• **Exercise brief**
Stop after the line that contains "return np.vstack(ring)"; until then, restate each line of the entries word for word from the very first.

[Stored items]
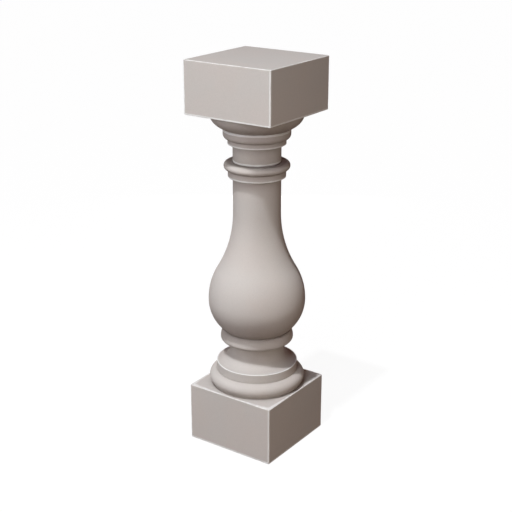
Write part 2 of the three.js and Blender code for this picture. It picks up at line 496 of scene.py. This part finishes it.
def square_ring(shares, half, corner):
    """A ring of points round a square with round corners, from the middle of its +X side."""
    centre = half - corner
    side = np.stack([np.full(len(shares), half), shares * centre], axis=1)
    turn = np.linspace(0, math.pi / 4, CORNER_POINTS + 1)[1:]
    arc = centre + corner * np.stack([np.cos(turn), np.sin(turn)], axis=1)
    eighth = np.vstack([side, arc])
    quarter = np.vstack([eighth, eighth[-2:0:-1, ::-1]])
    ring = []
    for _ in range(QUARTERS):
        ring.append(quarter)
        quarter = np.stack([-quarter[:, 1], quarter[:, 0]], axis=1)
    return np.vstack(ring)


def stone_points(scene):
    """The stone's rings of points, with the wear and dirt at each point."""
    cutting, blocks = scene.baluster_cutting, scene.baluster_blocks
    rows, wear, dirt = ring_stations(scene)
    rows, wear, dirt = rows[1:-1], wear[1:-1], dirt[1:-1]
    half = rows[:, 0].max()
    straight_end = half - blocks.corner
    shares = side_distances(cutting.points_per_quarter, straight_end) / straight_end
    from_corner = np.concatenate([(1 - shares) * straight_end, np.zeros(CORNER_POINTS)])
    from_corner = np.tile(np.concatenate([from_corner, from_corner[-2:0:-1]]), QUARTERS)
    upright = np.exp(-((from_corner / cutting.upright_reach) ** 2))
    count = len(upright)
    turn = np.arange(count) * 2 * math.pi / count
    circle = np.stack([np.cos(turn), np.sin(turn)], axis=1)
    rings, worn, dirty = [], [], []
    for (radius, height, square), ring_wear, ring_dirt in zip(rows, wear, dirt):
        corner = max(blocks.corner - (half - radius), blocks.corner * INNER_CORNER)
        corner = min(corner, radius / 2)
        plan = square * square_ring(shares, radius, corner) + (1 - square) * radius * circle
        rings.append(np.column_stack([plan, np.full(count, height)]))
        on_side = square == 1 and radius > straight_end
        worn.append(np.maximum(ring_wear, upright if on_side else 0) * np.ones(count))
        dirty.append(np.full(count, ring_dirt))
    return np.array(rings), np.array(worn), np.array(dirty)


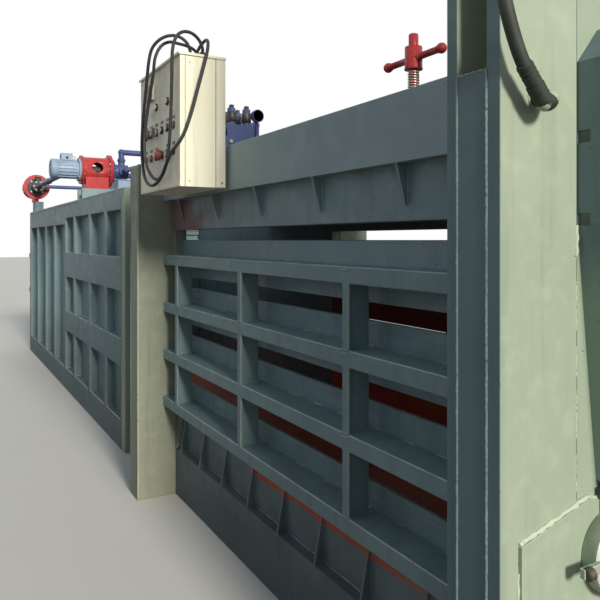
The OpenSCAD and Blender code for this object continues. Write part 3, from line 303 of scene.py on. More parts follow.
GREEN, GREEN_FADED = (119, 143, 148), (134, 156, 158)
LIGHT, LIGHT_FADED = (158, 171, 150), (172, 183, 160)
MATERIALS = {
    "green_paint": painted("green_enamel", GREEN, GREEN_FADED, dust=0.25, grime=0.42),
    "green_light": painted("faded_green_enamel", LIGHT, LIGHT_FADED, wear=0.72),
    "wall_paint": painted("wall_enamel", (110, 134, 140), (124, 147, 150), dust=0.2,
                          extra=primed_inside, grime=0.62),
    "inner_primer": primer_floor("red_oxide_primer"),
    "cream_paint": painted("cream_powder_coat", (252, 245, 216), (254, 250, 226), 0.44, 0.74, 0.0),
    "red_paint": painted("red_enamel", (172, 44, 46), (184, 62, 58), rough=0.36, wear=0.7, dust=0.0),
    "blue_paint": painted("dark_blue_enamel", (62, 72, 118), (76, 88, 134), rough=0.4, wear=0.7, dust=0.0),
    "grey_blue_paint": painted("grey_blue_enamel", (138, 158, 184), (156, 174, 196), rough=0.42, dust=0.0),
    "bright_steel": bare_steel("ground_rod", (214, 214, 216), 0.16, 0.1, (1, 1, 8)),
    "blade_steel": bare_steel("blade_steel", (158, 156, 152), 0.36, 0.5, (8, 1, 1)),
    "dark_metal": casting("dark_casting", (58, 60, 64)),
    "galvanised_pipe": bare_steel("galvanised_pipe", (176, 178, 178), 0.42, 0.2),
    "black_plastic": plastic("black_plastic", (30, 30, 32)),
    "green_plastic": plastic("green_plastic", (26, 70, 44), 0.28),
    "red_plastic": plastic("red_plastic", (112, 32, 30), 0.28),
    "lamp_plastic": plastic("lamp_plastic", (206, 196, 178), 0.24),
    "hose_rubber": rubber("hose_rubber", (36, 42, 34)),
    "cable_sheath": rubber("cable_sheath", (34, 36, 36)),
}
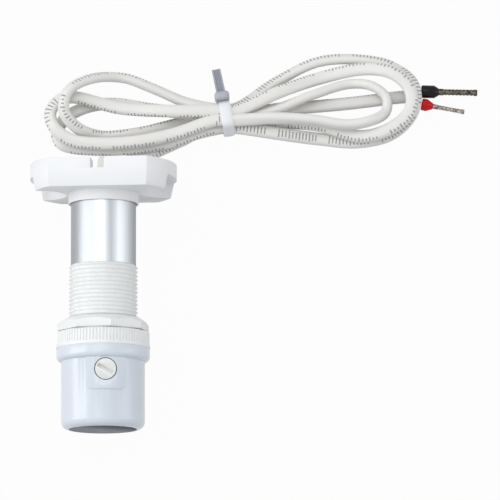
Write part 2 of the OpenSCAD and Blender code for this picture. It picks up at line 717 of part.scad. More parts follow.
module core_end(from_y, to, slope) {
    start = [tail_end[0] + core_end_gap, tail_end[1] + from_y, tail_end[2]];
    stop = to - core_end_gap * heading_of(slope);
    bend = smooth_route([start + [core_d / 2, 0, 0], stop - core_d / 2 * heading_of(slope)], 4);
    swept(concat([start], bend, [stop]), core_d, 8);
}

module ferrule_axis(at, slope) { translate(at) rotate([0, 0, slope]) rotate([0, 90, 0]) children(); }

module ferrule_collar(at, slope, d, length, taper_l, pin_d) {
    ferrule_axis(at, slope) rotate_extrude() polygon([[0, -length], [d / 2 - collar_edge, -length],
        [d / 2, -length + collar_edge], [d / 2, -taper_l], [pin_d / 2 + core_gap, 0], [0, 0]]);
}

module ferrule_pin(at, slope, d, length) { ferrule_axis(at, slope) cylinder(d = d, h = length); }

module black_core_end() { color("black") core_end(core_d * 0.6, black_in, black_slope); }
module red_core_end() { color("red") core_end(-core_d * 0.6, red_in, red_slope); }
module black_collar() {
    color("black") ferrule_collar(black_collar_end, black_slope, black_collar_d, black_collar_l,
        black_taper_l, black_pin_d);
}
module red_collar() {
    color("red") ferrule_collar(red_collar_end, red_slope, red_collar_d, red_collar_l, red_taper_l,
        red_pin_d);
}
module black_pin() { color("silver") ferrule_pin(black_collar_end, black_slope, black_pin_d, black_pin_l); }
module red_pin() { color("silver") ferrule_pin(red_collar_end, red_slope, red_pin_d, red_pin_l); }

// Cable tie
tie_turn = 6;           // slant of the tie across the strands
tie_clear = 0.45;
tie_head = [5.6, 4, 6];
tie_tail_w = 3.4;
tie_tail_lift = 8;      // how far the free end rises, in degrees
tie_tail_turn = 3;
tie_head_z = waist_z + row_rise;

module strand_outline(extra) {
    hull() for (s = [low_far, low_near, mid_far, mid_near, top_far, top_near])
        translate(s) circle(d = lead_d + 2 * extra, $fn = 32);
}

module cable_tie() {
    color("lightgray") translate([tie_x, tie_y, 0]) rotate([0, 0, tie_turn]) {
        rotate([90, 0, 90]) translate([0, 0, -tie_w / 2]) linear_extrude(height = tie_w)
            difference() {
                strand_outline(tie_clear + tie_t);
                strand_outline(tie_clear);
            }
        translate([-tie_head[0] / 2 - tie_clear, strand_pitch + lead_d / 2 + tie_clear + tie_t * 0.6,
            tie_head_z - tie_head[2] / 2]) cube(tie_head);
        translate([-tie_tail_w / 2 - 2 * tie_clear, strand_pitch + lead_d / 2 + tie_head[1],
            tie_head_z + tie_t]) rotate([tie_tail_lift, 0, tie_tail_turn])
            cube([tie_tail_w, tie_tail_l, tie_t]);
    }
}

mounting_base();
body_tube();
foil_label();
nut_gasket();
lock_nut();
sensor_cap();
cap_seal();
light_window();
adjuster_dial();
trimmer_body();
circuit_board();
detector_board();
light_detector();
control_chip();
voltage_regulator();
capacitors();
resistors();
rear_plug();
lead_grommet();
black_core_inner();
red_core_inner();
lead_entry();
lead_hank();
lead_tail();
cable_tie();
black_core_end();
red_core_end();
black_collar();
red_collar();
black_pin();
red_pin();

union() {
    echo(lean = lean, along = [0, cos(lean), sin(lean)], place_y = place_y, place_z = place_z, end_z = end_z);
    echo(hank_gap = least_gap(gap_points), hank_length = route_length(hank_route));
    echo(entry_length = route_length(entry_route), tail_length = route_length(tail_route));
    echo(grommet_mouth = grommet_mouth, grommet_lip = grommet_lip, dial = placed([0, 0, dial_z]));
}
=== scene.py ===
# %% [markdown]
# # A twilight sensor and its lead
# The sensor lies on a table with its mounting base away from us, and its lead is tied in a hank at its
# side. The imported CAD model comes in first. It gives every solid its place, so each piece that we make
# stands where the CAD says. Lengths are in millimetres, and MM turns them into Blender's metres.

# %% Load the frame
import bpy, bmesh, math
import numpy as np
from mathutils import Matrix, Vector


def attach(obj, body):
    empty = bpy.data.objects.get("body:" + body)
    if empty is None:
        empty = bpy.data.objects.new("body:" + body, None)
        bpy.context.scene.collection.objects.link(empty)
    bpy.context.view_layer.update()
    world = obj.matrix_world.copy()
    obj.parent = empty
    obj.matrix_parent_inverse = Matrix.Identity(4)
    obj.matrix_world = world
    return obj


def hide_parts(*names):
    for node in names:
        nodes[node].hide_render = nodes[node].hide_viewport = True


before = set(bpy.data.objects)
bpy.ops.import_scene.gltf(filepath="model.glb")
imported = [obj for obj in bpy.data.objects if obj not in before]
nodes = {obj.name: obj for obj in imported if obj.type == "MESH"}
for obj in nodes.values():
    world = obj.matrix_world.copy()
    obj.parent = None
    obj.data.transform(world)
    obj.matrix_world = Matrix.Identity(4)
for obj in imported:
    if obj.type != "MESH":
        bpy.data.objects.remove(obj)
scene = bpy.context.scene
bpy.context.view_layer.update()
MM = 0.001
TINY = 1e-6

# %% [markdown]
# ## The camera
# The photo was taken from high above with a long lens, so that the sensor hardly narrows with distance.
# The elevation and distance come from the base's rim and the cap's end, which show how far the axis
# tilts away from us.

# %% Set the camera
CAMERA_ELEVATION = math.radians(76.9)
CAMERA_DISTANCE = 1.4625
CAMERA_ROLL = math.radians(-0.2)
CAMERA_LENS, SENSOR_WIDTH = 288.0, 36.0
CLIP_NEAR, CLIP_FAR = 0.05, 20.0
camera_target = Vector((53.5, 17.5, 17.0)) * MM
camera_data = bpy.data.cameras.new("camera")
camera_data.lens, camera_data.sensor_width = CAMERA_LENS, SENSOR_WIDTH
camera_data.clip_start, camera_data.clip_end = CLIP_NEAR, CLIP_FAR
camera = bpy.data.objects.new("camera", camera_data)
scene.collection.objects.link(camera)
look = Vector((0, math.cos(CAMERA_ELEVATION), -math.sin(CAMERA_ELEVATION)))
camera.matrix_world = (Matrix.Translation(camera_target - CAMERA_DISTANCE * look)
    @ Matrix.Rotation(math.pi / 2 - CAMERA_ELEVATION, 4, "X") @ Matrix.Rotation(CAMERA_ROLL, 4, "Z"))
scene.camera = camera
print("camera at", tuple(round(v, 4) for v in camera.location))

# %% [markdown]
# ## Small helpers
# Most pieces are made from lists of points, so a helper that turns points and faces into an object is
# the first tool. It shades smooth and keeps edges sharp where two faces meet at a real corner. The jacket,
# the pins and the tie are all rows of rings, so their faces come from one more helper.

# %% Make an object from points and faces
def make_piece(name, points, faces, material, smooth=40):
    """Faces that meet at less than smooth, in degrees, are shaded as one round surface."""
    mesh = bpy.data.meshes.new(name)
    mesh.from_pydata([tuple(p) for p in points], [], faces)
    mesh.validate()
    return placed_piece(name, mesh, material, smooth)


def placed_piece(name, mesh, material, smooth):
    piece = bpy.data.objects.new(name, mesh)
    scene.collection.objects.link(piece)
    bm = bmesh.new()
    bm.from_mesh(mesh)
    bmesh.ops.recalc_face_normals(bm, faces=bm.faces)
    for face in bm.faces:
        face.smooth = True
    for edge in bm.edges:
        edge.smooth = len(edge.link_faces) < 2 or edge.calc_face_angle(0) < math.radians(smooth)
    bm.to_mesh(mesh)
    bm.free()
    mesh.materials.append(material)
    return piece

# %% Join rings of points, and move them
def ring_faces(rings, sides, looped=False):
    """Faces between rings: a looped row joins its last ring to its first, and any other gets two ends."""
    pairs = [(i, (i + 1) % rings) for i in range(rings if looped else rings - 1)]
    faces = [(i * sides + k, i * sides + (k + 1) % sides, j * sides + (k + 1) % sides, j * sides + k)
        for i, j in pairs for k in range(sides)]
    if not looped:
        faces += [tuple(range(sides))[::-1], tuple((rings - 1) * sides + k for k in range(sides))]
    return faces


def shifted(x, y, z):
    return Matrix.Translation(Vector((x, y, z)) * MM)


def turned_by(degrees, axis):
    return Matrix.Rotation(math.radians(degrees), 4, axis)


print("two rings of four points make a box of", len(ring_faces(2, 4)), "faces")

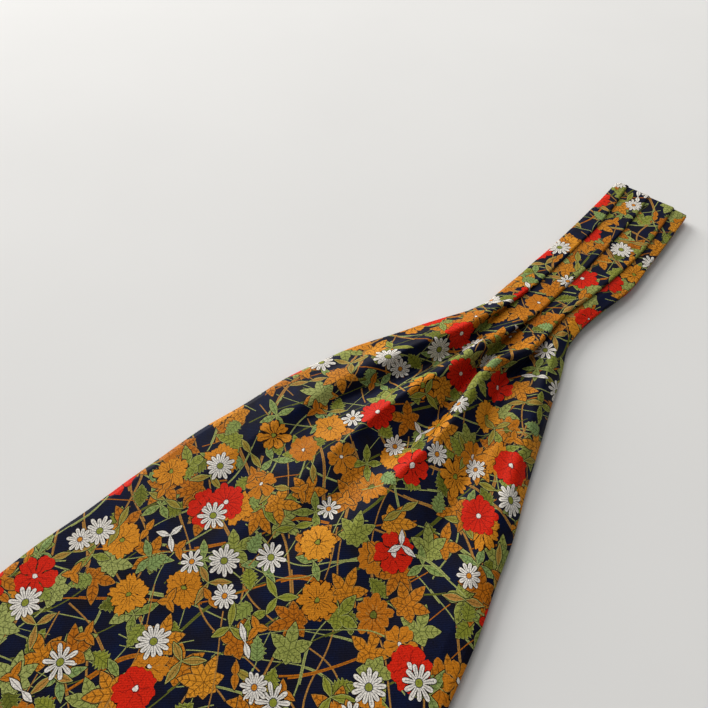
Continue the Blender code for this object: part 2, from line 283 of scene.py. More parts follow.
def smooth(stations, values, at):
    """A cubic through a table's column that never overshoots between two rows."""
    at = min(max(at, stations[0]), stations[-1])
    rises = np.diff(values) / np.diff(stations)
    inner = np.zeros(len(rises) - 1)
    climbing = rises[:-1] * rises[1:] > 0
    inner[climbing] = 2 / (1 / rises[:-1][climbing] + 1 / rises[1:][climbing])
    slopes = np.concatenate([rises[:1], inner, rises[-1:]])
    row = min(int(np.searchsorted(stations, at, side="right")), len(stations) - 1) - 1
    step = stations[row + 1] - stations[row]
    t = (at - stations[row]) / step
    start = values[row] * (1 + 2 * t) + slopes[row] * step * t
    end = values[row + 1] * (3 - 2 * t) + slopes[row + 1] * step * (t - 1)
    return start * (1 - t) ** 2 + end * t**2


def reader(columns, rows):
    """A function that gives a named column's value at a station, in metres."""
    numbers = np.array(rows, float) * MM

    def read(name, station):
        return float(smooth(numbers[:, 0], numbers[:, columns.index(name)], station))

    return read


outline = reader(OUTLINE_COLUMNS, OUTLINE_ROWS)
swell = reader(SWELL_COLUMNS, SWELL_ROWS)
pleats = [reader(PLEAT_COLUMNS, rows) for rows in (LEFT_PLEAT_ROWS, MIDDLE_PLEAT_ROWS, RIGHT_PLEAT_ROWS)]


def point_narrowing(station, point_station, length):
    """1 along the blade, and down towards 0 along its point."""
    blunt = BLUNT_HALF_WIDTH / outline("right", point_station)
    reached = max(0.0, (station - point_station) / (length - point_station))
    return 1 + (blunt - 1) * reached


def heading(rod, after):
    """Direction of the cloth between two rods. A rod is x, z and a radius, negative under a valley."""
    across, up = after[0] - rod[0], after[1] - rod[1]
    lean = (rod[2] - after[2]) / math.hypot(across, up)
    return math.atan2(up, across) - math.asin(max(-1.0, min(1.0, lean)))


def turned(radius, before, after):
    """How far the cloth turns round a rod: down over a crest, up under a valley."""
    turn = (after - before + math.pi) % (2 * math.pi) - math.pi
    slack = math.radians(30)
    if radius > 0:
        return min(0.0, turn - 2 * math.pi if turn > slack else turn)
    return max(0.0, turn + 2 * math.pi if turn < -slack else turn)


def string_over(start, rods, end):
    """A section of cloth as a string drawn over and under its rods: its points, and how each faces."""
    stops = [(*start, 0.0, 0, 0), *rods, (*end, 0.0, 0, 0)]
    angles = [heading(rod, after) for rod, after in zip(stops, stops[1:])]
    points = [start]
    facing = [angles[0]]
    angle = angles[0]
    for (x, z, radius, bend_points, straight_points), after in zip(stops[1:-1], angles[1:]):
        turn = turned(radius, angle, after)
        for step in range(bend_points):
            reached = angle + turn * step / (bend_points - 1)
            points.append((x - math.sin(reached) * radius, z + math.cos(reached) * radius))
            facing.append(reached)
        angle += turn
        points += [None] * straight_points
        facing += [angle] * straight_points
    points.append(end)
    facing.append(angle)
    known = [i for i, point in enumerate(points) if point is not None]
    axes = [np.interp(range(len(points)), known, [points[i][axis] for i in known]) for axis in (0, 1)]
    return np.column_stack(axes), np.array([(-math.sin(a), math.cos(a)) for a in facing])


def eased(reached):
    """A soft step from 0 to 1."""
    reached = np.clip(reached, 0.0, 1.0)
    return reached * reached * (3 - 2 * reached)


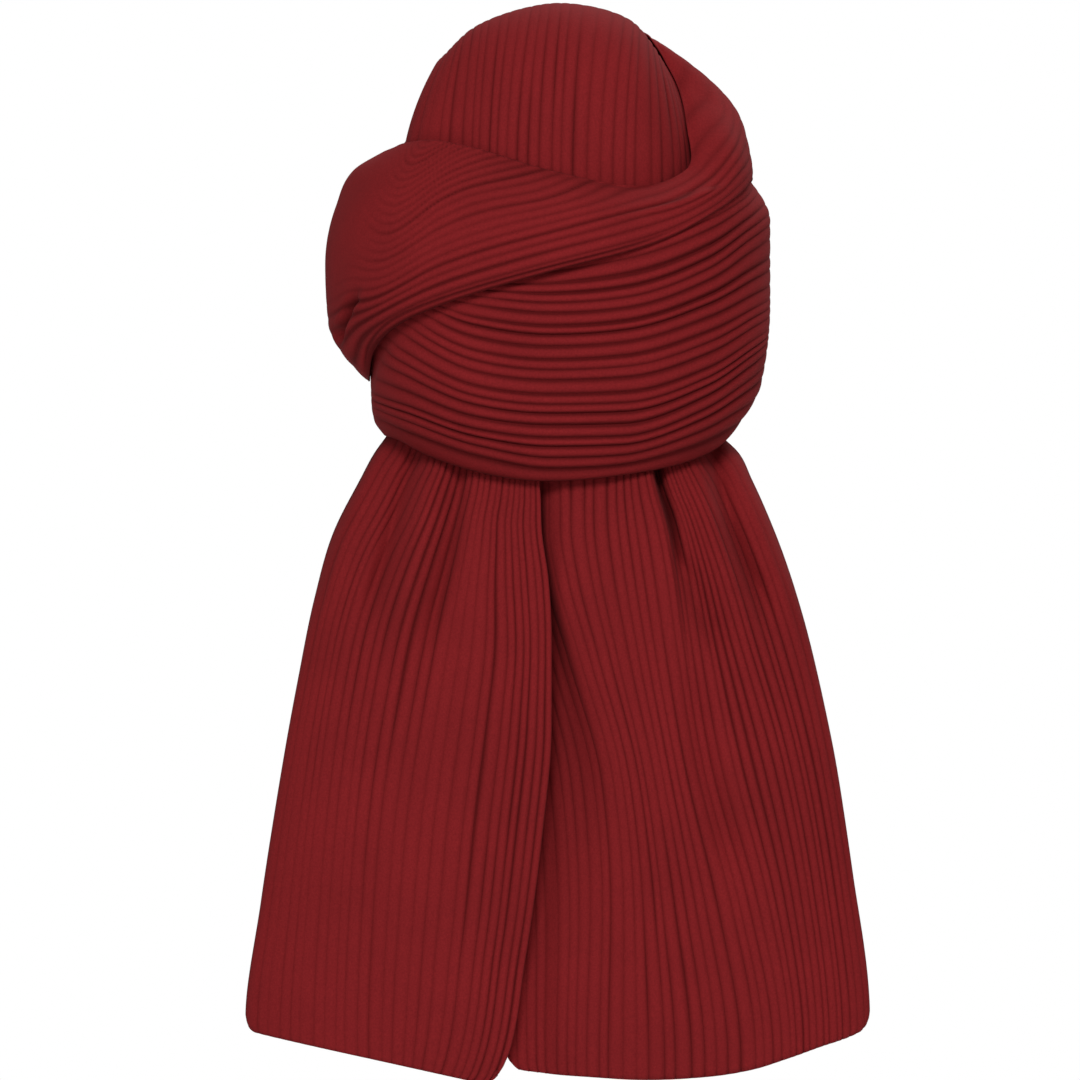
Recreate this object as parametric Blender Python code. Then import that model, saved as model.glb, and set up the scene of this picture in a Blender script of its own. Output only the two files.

• **Expected answer**
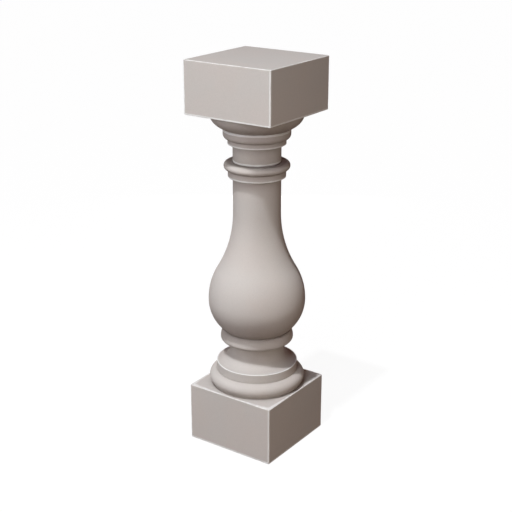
Write part 2 of the three.js and Blender code for this picture. It picks up at line 496 of scene.py. This part finishes it.
def square_ring(shares, half, corner):
    """A ring of points round a square with round corners, from the middle of its +X side."""
    centre = half - corner
    side = np.stack([np.full(len(shares), half), shares * centre], axis=1)
    turn = np.linspace(0, math.pi / 4, CORNER_POINTS + 1)[1:]
    arc = centre + corner * np.stack([np.cos(turn), np.sin(turn)], axis=1)
    eighth = np.vstack([side, arc])
    quarter = np.vstack([eighth, eighth[-2:0:-1, ::-1]])
    ring = []
    for _ in range(QUARTERS):
        ring.append(quarter)
        quarter = np.stack([-quarter[:, 1], quarter[:, 0]], axis=1)
    return np.vstack(ring)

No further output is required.